>> Start PROVIDED MATERIAL

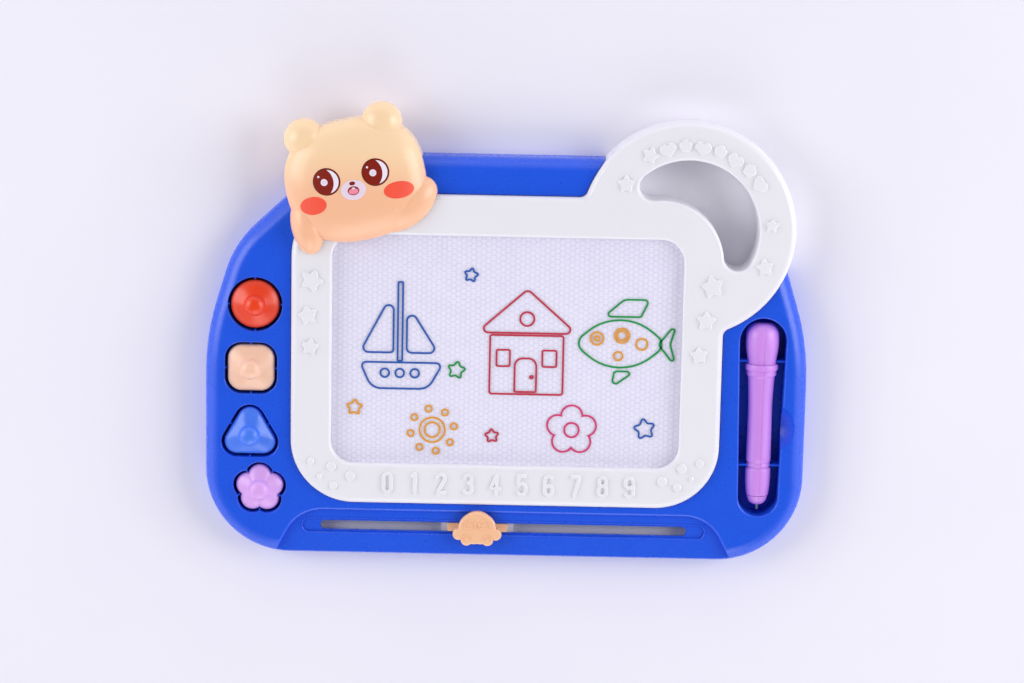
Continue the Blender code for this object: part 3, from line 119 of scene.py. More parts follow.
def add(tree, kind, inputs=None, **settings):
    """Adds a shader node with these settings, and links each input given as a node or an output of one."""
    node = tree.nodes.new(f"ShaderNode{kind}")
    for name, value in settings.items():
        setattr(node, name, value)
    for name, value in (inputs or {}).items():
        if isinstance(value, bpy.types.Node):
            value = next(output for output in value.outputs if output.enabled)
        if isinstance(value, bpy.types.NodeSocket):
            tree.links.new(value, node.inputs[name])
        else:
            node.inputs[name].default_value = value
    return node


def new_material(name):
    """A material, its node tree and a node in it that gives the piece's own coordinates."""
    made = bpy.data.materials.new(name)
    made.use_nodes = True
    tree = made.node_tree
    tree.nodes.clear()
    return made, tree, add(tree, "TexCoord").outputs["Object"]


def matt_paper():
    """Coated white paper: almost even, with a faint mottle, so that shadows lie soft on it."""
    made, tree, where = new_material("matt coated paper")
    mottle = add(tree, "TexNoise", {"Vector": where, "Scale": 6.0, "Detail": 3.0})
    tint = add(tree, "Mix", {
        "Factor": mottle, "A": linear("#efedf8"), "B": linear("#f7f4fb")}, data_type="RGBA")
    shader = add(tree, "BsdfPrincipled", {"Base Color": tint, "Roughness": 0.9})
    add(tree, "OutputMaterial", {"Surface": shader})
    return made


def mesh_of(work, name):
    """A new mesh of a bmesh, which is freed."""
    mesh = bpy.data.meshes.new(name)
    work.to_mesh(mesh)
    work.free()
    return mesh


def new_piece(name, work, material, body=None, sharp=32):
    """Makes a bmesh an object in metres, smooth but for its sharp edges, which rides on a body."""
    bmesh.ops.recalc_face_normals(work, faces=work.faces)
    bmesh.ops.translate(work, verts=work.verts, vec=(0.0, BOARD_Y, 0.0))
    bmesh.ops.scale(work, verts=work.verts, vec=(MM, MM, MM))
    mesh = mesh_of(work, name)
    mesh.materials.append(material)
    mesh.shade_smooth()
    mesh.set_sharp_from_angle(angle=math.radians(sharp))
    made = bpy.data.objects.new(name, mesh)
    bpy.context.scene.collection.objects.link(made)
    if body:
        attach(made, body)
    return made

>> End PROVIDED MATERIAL

# [WHAT TO DO]
Filter the listing above for the string "body" and copy every matching line.

# [EXERCISE RESPONSE]
def new_piece(name, work, material, body=None, sharp=32):
    """Makes a bmesh an object in metres, smooth but for its sharp edges, which rides on a body."""
    if body:
        attach(made, body)